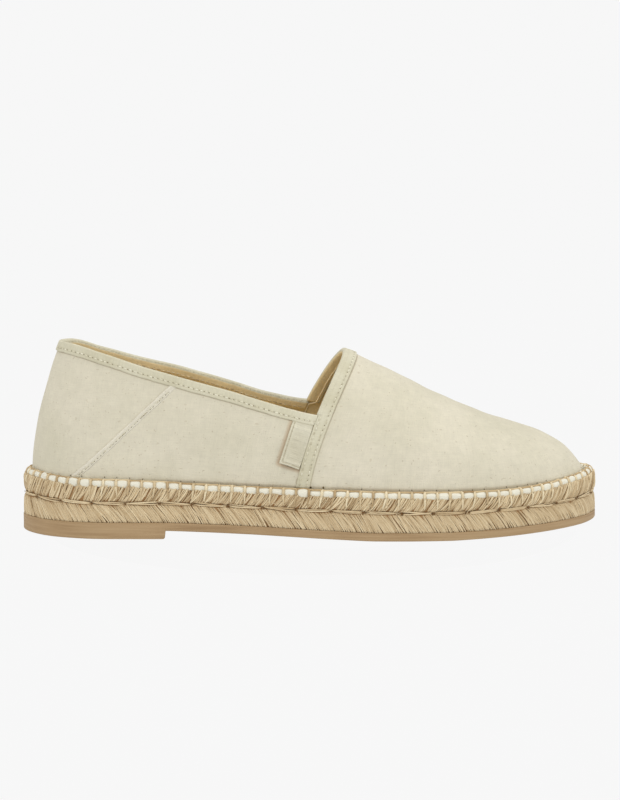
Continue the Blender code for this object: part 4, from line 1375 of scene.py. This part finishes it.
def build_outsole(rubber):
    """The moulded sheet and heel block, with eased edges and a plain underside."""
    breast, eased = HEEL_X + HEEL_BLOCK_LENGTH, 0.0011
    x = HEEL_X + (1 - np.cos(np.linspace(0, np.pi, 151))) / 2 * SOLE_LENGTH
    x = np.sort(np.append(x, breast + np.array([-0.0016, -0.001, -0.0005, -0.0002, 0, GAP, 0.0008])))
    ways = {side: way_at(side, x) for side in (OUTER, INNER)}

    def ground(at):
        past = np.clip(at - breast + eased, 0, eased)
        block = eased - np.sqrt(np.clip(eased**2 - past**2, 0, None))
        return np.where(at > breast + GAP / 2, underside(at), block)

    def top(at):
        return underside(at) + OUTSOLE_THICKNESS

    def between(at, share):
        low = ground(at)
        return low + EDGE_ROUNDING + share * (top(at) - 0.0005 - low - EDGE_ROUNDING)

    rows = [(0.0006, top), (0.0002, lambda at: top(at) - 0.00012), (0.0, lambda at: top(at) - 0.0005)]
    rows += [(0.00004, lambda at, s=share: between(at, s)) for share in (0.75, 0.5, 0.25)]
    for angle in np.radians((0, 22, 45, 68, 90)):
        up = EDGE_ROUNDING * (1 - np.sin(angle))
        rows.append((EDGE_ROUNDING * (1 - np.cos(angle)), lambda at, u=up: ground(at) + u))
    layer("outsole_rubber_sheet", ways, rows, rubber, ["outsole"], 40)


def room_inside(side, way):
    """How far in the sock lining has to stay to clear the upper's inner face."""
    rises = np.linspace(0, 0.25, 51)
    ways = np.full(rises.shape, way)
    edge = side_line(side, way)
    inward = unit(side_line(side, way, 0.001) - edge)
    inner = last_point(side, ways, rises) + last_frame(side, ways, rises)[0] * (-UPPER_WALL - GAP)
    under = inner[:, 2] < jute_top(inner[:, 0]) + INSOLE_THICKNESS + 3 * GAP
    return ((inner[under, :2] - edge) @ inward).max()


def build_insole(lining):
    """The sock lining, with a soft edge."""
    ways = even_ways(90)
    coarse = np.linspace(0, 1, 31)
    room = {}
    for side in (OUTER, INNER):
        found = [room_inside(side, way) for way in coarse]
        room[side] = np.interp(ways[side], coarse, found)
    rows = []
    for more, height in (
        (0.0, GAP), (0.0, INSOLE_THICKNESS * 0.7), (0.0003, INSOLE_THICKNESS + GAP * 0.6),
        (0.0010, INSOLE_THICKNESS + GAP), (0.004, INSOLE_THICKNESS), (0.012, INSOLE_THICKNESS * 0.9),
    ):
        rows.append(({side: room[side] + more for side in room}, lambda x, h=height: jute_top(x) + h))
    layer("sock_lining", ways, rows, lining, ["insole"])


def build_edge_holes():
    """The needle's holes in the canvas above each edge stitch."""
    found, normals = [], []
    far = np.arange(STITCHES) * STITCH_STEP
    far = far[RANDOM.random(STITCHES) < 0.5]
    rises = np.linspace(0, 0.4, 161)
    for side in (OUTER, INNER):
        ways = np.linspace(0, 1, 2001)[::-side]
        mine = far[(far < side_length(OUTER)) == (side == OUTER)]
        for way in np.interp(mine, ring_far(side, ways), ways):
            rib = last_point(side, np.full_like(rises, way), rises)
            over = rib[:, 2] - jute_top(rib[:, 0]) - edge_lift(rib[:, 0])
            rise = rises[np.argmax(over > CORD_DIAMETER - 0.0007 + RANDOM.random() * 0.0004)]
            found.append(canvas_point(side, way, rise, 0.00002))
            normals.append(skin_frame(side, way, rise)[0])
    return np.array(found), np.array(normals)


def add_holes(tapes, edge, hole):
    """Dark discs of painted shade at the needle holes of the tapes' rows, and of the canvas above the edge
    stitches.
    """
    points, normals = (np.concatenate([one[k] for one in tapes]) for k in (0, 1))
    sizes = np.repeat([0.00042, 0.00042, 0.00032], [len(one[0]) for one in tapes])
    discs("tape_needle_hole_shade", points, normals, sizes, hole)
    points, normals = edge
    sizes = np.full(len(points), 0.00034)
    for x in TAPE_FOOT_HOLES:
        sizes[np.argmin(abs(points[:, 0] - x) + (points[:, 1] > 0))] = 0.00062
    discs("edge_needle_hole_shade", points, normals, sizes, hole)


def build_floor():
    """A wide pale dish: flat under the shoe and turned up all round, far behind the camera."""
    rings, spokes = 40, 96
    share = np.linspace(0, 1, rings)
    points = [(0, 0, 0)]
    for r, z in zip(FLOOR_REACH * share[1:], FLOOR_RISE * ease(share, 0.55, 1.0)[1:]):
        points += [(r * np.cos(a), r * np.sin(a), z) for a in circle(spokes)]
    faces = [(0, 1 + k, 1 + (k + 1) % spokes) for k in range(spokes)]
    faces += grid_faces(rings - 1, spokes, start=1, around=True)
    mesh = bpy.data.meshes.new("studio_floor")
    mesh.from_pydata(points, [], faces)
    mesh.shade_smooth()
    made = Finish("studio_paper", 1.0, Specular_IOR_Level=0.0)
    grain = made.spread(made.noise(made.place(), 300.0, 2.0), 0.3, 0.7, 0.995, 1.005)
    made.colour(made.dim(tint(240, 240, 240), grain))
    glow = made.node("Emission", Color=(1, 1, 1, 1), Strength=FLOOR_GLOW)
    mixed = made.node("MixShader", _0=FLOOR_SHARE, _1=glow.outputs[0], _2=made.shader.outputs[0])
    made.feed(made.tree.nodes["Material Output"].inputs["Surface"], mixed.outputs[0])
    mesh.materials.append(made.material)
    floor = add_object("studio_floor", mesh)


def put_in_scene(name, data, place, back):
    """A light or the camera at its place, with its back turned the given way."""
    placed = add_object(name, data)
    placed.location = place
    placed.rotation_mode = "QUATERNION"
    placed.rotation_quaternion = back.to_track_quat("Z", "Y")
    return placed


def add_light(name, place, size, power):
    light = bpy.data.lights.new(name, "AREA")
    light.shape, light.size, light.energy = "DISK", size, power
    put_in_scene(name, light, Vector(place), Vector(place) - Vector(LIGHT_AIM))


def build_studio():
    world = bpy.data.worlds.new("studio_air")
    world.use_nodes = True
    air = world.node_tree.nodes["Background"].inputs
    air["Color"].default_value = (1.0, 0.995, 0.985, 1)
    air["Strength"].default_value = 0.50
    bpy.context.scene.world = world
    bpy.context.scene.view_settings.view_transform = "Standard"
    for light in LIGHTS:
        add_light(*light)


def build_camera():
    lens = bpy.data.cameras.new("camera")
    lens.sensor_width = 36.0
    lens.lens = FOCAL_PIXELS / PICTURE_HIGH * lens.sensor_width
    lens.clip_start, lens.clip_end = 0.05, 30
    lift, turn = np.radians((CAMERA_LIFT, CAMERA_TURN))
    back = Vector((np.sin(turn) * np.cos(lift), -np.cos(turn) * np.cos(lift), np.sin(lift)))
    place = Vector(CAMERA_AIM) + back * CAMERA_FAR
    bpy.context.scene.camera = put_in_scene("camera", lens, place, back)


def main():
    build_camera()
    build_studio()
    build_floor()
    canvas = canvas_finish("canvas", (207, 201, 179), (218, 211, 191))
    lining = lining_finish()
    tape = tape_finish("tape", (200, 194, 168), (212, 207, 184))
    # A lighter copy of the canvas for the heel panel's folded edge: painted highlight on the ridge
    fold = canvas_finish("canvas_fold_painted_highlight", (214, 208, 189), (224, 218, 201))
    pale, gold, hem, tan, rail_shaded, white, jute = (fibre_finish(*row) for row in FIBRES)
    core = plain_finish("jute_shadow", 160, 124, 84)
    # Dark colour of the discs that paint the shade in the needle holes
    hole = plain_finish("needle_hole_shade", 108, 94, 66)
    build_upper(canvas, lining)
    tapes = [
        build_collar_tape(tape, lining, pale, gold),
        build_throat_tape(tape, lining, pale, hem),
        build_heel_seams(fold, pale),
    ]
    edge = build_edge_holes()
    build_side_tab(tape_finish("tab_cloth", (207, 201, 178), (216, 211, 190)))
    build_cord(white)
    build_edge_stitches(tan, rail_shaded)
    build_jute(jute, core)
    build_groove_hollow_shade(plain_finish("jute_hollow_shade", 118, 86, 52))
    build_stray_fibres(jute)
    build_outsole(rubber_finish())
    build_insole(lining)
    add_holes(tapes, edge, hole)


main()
::::::
#### Description of the task
Reproduce verbatim only this range: the first line of the material through the line that contains "return low +", inclusive.

#### Reply
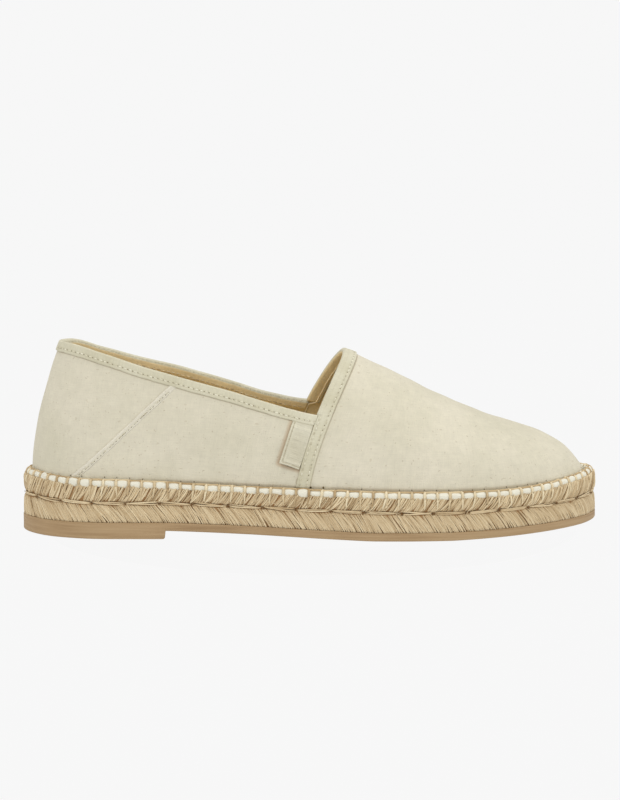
Continue the Blender code for this object: part 4, from line 1375 of scene.py. This part finishes it.
def build_outsole(rubber):
    """The moulded sheet and heel block, with eased edges and a plain underside."""
    breast, eased = HEEL_X + HEEL_BLOCK_LENGTH, 0.0011
    x = HEEL_X + (1 - np.cos(np.linspace(0, np.pi, 151))) / 2 * SOLE_LENGTH
    x = np.sort(np.append(x, breast + np.array([-0.0016, -0.001, -0.0005, -0.0002, 0, GAP, 0.0008])))
    ways = {side: way_at(side, x) for side in (OUTER, INNER)}

    def ground(at):
        past = np.clip(at - breast + eased, 0, eased)
        block = eased - np.sqrt(np.clip(eased**2 - past**2, 0, None))
        return np.where(at > breast + GAP / 2, underside(at), block)

    def top(at):
        return underside(at) + OUTSOLE_THICKNESS

    def between(at, share):
        low = ground(at)
        return low + EDGE_ROUNDING + share * (top(at) - 0.0005 - low - EDGE_ROUNDING)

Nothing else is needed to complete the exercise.